Medical research institute in Pittsburgh, Pennsylvania

McGowan Institute for Regenerative Medicine is a medical research institute which is a partnership between the University of Pittsburgh and the University of Pittsburgh Medical Center and is located in Pittsburgh, Pennsylvania, United States. It is directed by Professor Chandan K Sen.

== History ==

In 1992, the McGowan Center for Artificial Organ Development was established through a gift from William G. McGowan, founder and chairman of MCI Communications. McGowan experienced a heart attack in 1986, resulting in his receiving a heart transplant in 1987, at the University of Pittsburgh Medical Center. In 1990, William and Sue Gin McGowan donated $1 million to fund a center devoted to the studying artificial organ replacement. The McGowan Center for Artificial Organ Development was established in 1992.

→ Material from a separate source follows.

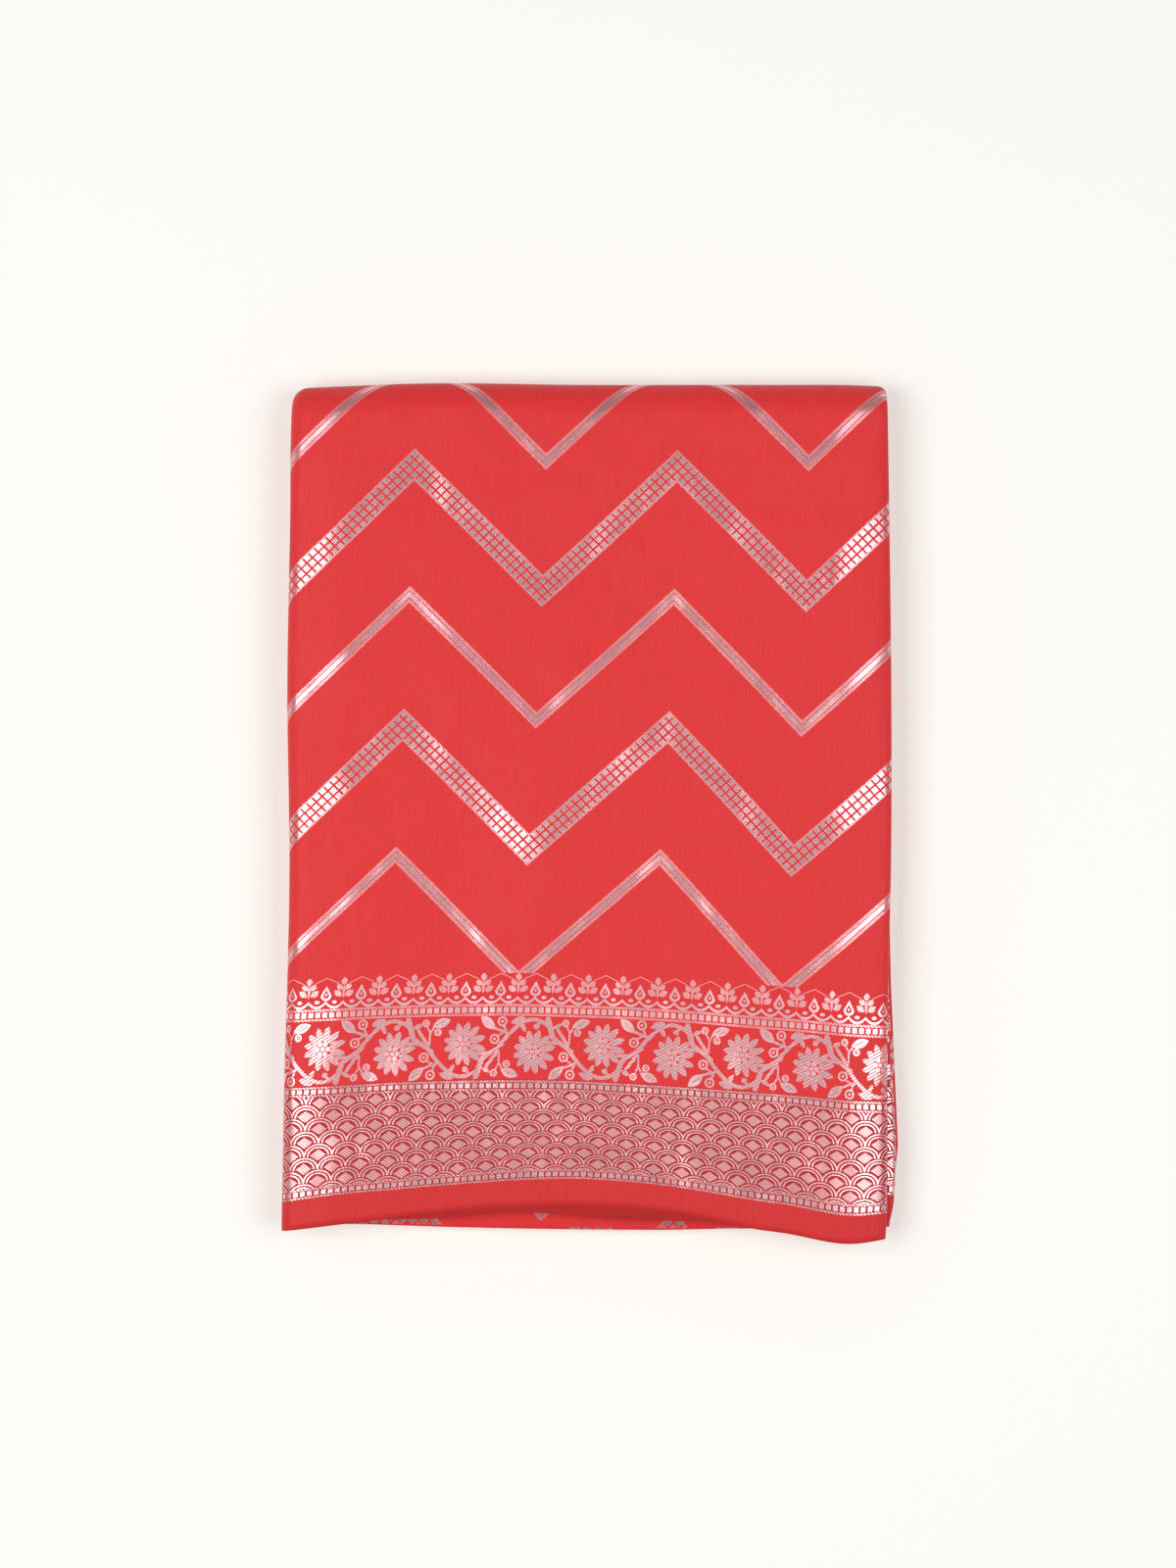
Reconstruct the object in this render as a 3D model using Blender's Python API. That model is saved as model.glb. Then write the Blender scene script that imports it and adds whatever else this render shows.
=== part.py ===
"""Folded silk sari, one woven cloth, built as the stack in which it is kept.

Metres, +Z up. The stack lies on the surface z = 0. Its rolled top edge is at +Y, and its border,
selvedges and first folds are at -Y. The origin is the bottom centre of the box around it.

The cloth is one closed sheet. It is folded in the order in which a sari is put away:
1. in half in its width, so that the two selvedges meet (cloth A and cloth B of a pair);
2. in half in its length, over the right side, and in half again, over the left side;
3. in half over the top, which gives the roll at +Y.
A real one is halved in its length five times. Here each layer stands for eight real ones.
"""

import math

import bpy
import numpy as np

NODE = "sari_cloth"

# The cloth and its gaps
CLOTH_THICKNESS = 0.00108
LAYER_GAP = 0.00018

# Heights of the stack after each fold
PAIR_HEIGHT = 2.0 * CLOTH_THICKNESS + LAYER_GAP
RIGHT_FOLD_HEIGHT = 2.0 * PAIR_HEIGHT + LAYER_GAP
SIDE_FOLDS_HEIGHT = 2.0 * RIGHT_FOLD_HEIGHT + LAYER_GAP
STACK_HEIGHT = 2.0 * SIDE_FOLDS_HEIGHT + LAYER_GAP

# Outer radii of the folds, to the outer face of the outermost cloth
LEFT_RADIUS = RIGHT_FOLD_HEIGHT + 0.5 * LAYER_GAP
RIGHT_RADIUS = PAIR_HEIGHT + 0.5 * LAYER_GAP
ROLL_RADIUS = SIDE_FOLDS_HEIGHT + 0.5 * LAYER_GAP

# Cloth taken up by each fold, at its middle layer
PAIR_REACH = math.pi * 0.5 * (CLOTH_THICKNESS + LAYER_GAP)
RIGHT_REACH = math.pi * 0.5 * (PAIR_HEIGHT + LAYER_GAP)
LEFT_REACH = math.pi * 0.5 * (RIGHT_FOLD_HEIGHT + LAYER_GAP)
ROLL_REACH = math.pi * 0.5 * (SIDE_FOLDS_HEIGHT + LAYER_GAP)

# Flat lengths between the folds
PANEL_WIDTH = 0.1975
PANEL_LENGTH = 0.2740

# Y of the lower layers' folded edge and of the table that the sides follow
LOWER_EDGE_Y = -0.1399

# Cells of the sheet's grid in each flat length and each fold
PANEL_CELLS = 8
LEFT_FOLD_CELLS = 8
RIGHT_FOLD_CELLS = 6
LOWER_RUN_CELLS = 5
UPPER_RUN_CELLS = 6
ROLL_CELLS = 9
PAIR_FOLD_CELLS = 4

# Hem of the cloth's two selvedges on the outermost panel: how far each reaches past the lower edge
HEM = {
    "across": (0.00, 0.06, 0.12, 0.22, 0.31, 0.39, 0.48, 0.61, 0.71, 0.79, 0.89, 0.95, 1.00),
    "cloth_a": (0.0005, -0.0010, -0.0022, -0.0050, -0.0070, -0.0080, -0.0082, -0.0066, -0.0033,
                -0.0002, 0.0027, 0.0045, 0.0033),
    "cloth_b": (-0.0020, -0.0022, -0.0026, -0.0033, -0.0043, -0.0053, -0.0050, -0.0031, -0.0008,
                0.0008, 0.0015, 0.0010, 0.0000),
}
# Share of a panel over which the shaped hem fades into the plain hem of the inner panels
HEM_FADE = 0.45
# The plain hem of the inner panels
INNER_HEM = -0.0056
INNER_HEM_WAVE = 0.0009
LOWER_EDGE_WAVE = 0.0006

# Top edge, the crest of the roll
TOP_EDGE = {
    "across": (0.00, 0.05, 0.12, 0.18, 0.50, 0.80, 0.96, 1.00),
    "y": (0.1405, 0.1428, 0.1440, 0.1445, 0.1442, 0.1442, 0.1438, 0.1425),
}

# Sides of the stack, from the border end to the roll: left, right of the top cloth, right of those below
SIDES = {
    "y": (-0.1440, -0.1356, -0.1210, -0.0894, -0.0564, -0.0234, 0.0426, 0.1020, 0.1274, 0.1384, 0.1440),
    "left": (-0.1039, -0.1039, -0.1036, -0.1030, -0.1020, -0.1013, -0.1020, -0.1010, -0.1005, -0.0993,
             -0.0950),
    "right_top": (0.0990, 0.0995, 0.0997, 0.0997, 0.1000, 0.1008, 0.1010, 0.1003, 0.0995, 0.0990, 0.0972),
    "right_below": (0.0996, 0.1026, 0.1039, 0.1030, 0.1016, 0.1010, 0.1010, 0.1003, 0.0997, 0.0990, 0.0972),
}
# Height under the top within which the right side passes from the top cloth's line to the lower one
STEP_HEIGHT = 0.0050

# Loft of the stack over its plan: 1 at the side folds and the roll, less where the layers lie open
LOFT = {
    "across": (0.00, 0.03, 0.08, 0.16, 0.45, 0.75, 0.86, 0.925, 0.965, 1.00),
    "share": (0.955, 0.980, 1.000, 0.985, 0.955, 0.965, 0.985, 1.000, 0.935, 0.830),
}
LOFT_ALONG = {
    "along": (0.00, 0.06, 0.25, 0.60, 0.90, 1.00),
    "share": (0.970, 0.985, 0.990, 0.995, 1.000, 0.990),
}


def table_value(table, position, column, where):
    """Read one column of a table at each value of `where`, straight between its rows."""
    return np.interp(where, table[position], table[column])


def fold_over(along, height, line, stack, reach):
    """Fold all that lies past `line` over the top of a stack of the given height.

    The cloth within `reach` of the line makes a half turn about an axis half a gap above the stack.
    The rest comes back over the stack, upside down.
    """
    axis_height = stack + 0.5 * LAYER_GAP
    past = along - line
    turn = math.pi * np.clip(past / reach, 0.0, 1.0)
    radius = axis_height - height
    folded_along = line + np.minimum(past, 0.0) - np.maximum(past - reach, 0.0) + radius * np.sin(turn)
    folded_height = axis_height - radius * np.cos(turn)
    return folded_along, folded_height


def length_stations():
    """Grid positions along the cloth's length: two panels, the right fold, and two panels back."""
    step = np.arange(PANEL_CELLS + 1) / PANEL_CELLS
    inner_panel = -LEFT_REACH - PANEL_WIDTH * (1.0 - step)
    left_fold = -LEFT_REACH + LEFT_REACH * np.arange(1, LEFT_FOLD_CELLS) / LEFT_FOLD_CELLS
    outer_panel = PANEL_WIDTH * step
    first_half = np.concatenate([inner_panel, left_fold, outer_panel])
    right_fold = PANEL_WIDTH + RIGHT_REACH * np.arange(1, RIGHT_FOLD_CELLS) / RIGHT_FOLD_CELLS
    second_half = PANEL_WIDTH + RIGHT_REACH + (PANEL_WIDTH - first_half[::-1])
    return np.concatenate([first_half, right_fold, second_half])


def panel_across(stations):
    """Where each length station lies across the folded stack, 0 at the left and 1 at the right."""
    on_half = np.where(stations > PANEL_WIDTH, 2.0 * PANEL_WIDTH + RIGHT_REACH - stations, stations)
    on_half = np.minimum(on_half, PANEL_WIDTH)
    on_panel = np.where(on_half < 0.0, -on_half - LEFT_REACH, on_half)
    return np.clip(on_panel / PANEL_WIDTH, 0.0, 1.0)


def outer_share(stations):
    """1 on the outermost panel, fading to 0 on the panels that its two folds lead to."""
    before = np.maximum(-stations, 0.0)
    after = np.maximum(stations - PANEL_WIDTH - RIGHT_REACH, 0.0)
    return 1.0 - np.clip((before + after) / (HEM_FADE * PANEL_WIDTH), 0.0, 1.0)


def width_path(stations):
    """Distance across the cloth's width at each grid point, from selvedge A to selvedge B.

    0 is the start of the roll. The path runs up to the roll, down the lower run to the first fold,
    back along the lower run, and over the roll again.
    """
    across = panel_across(stations)
    share = outer_share(stations)
    phase = 2.0 * math.pi * stations / PANEL_WIDTH
    inner_hem = INNER_HEM + INNER_HEM_WAVE * np.sin(0.63 * phase)
    hem_a = share * table_value(HEM, "across", "cloth_a", across) + (1.0 - share) * inner_hem
    hem_b = share * table_value(HEM, "across", "cloth_b", across) + (1.0 - share) * inner_hem
    lower = PANEL_LENGTH + LOWER_EDGE_WAVE * np.sin(0.41 * phase)
    upper_a = PANEL_LENGTH + hem_a
    upper_b = PANEL_LENGTH + hem_b

    def run(cells, first=0):
        return (np.arange(first, cells + 1) / cells)[:, None]

    rows = [
        -ROLL_REACH - upper_a * (1.0 - run(UPPER_RUN_CELLS)),
        -ROLL_REACH * (1.0 - run(ROLL_CELLS, 1)) * np.ones_like(lower),
        lower * run(LOWER_RUN_CELLS, 1),
        lower + PAIR_REACH * run(PAIR_FOLD_CELLS, 1),
        lower + PAIR_REACH + lower * run(LOWER_RUN_CELLS, 1),
        2.0 * lower + PAIR_REACH + ROLL_REACH * run(ROLL_CELLS, 1),
        2.0 * lower + PAIR_REACH + ROLL_REACH + upper_b * run(UPPER_RUN_CELLS, 1),
    ]
    return np.concatenate(rows, axis=0), lower


def settle(x, y, z):
    """Give the evenly folded stack the outline and the loft that the real one has."""
    across = (x + LEFT_RADIUS) / (PANEL_WIDTH + LEFT_RADIUS + RIGHT_RADIUS)
    along = (y + PANEL_LENGTH) / (PANEL_LENGTH + ROLL_RADIUS)
    top_edge = table_value(TOP_EDGE, "across", "y", across)
    settled_y = LOWER_EDGE_Y + along * (top_edge - LOWER_EDGE_Y)
    left = table_value(SIDES, "y", "left", settled_y)
    right_top = table_value(SIDES, "y", "right_top", settled_y)
    right_below = table_value(SIDES, "y", "right_below", settled_y)
    below = np.clip((STACK_HEIGHT - z) / STEP_HEIGHT, 0.0, 1.0)
    right = right_top + below * (right_below - right_top)
    settled_x = left + across * (right - left)
    loft = table_value(LOFT, "across", "share", across) * table_value(LOFT_ALONG, "along", "share", along)
    return settled_x, settled_y, z * loft


def folded_face(depth):
    """Grid of points of one face of the cloth; `depth` is 0 for its outer face."""
    stations = length_stations()
    width, lower = width_path(stations)
    height = np.full(width.shape, depth)
    length = np.broadcast_to(stations, width.shape)
    # First fold, in half in the width
    width, height = fold_over(width, height, lower, CLOTH_THICKNESS, PAIR_REACH)
    # Second and third folds, over the right side and then over the left side
    x, height = fold_over(length, height, PANEL_WIDTH, PAIR_HEIGHT, RIGHT_REACH)
    mirrored_x, height = fold_over(-x, height, 0.0, RIGHT_FOLD_HEIGHT, LEFT_REACH)
    x = -mirrored_x
    # Last fold, over the top
    y, z = fold_over(-width, height, 0.0, SIDE_FOLDS_HEIGHT, ROLL_REACH)
    x, y, z = settle(x, y, z)
    return np.stack([x, y, z], axis=-1)


def sheet_faces(rows, columns):
    """Quads of a closed sheet: an outer grid, an inner grid, and the rim that joins their edges."""
    index = np.arange(rows * columns).reshape(rows, columns)
    a, b = index[:-1, :-1].ravel(), index[:-1, 1:].ravel()
    c, d = index[1:, 1:].ravel(), index[1:, :-1].ravel()
    inner = rows * columns
    outer_quads = np.stack([a, b, c, d], axis=1)
    inner_quads = np.stack([d, c, b, a], axis=1) + inner
    rim = np.concatenate([index[0, :-1], index[:-1, -1], index[-1, :0:-1], index[:0:-1, 0]])
    following = np.roll(rim, -1)
    rim_quads = np.stack([following, rim, rim + inner, following + inner], axis=1)
    return np.concatenate([outer_quads, inner_quads, rim_quads])


def centred(points):
    """Move the points so that the bottom centre of the box around them is the origin."""
    low = points.min(axis=0)
    high = points.max(axis=0)
    middle = np.array([(low[0] + high[0]) / 2.0, (low[1] + high[1]) / 2.0, low[2]])
    return points - middle


def silk_material():
    """Red silk with a soft sheen."""
    material = bpy.data.materials.new("silk")
    material.use_nodes = True
    shader = material.node_tree.nodes["Principled BSDF"]
    shader.inputs["Base Color"].default_value = (0.75, 0.045, 0.048, 1.0)
    shader.inputs["Roughness"].default_value = 0.5
    shader.inputs["Sheen Weight"].default_value = 0.3
    return material


def build_cloth():
    """Make the folded cloth as one closed solid."""
    outer = folded_face(0.0)
    inner = folded_face(CLOTH_THICKNESS)
    rows, columns = outer.shape[:2]
    points = centred(np.concatenate([outer.reshape(-1, 3), inner.reshape(-1, 3)]))
    mesh = bpy.data.meshes.new(NODE)
    mesh.from_pydata(points.tolist(), [], sheet_faces(rows, columns).tolist())
    mesh.materials.append(silk_material())
    mesh.validate()
    mesh.update()
    cloth = bpy.data.objects.new(NODE, mesh)
    bpy.context.scene.collection.objects.link(cloth)
    return cloth


def main():
    """Empty the scene and build the sari."""
    for item in list(bpy.data.objects):
        bpy.data.objects.remove(item, do_unlink=True)
    build_cloth()


main()
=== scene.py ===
"""Looks of the folded silk sari: a thin woven cloth on the folds of its solid, and a pale stage.

The cloth is one thin closed sheet, folded as a sari is put away, so it has many more layers than the
solid. Its zari pattern is woven by node materials that read the cloth's own map, in metres of cloth.
"""

import functools
import math

import bpy
import numpy as np
from bpy.props import FloatProperty, FloatVectorProperty, PointerProperty
from bpy.types import Operator, Panel, PropertyGroup
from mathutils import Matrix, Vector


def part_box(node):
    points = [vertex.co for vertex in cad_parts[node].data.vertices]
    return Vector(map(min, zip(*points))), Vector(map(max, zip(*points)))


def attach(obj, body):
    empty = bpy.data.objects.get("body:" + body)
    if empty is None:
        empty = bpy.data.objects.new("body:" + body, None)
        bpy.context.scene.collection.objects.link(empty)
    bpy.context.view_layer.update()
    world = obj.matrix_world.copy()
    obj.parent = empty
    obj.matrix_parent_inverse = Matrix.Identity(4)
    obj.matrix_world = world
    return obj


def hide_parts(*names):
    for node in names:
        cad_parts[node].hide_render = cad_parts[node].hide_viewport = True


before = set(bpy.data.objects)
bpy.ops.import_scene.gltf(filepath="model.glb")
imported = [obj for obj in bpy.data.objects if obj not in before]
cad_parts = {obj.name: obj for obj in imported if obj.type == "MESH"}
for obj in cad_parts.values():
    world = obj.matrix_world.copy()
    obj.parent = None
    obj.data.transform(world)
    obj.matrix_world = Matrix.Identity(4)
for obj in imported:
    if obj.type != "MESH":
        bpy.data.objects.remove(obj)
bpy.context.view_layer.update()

bl_info = {
    "name": "Folded silk sari",
    "version": (1, 0, 0),
    "blender": (4, 5, 0),
    "location": "3D View > Sidebar > Sari",
    "description": "Builds a folded silk sari with a woven zari pattern",
    "category": "Add Mesh",
}

NODE = "sari_cloth"
NODE_LOW, NODE_HIGH = (np.array(corner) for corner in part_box(NODE))
NODE_SIZE = NODE_HIGH - NODE_LOW

# How often the cloth is halved in its length. Each halving doubles the layers.
LENGTH_HALVINGS = 4

# Widths of the woven bands, in metres of cloth from the selvedge
SELVEDGE_END = 0.0096
LOWER_LADDER_END = 0.0135
SCALES_END = 0.0452
MIDDLE_LADDER_END = 0.0495
VINE_END = 0.0700
GARLAND_START = 0.0762
BORDER_END = 0.0845

# Millimetres to the metre: the pattern nodes work in millimetres
MM = 1000.0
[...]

The McGowan Institute was formed in 2001 by consolidating the artificial organ and medical device research of the faculty affiliated with the McGowan Center with research related to tissue engineering and cell-based therapies. McGowan Institute works on tissue and organ insufficiency through tissue engineering, cell-based therapies, and medical devices and artificial organs, with an emphasis on translating the research findings of McGowan Institute affiliated faculty into clinical use.

== Current Program ==

The McGowan Institute works to address tissue and organ insufficiency through tissue engineering, cell-based therapies, and medical devices, and artificial organs, with an emphasis on translating the research findings of McGowan Institute affiliated faculty into clinical use. McGowan Institute is:

- Developing and delivering therapies that reestablish tissue and organ function;
- Creating and sharing regenerative medicine educational activities, training, and publications; and,
- Supporting and furthering the commercialization of technologies in regenerative medicine.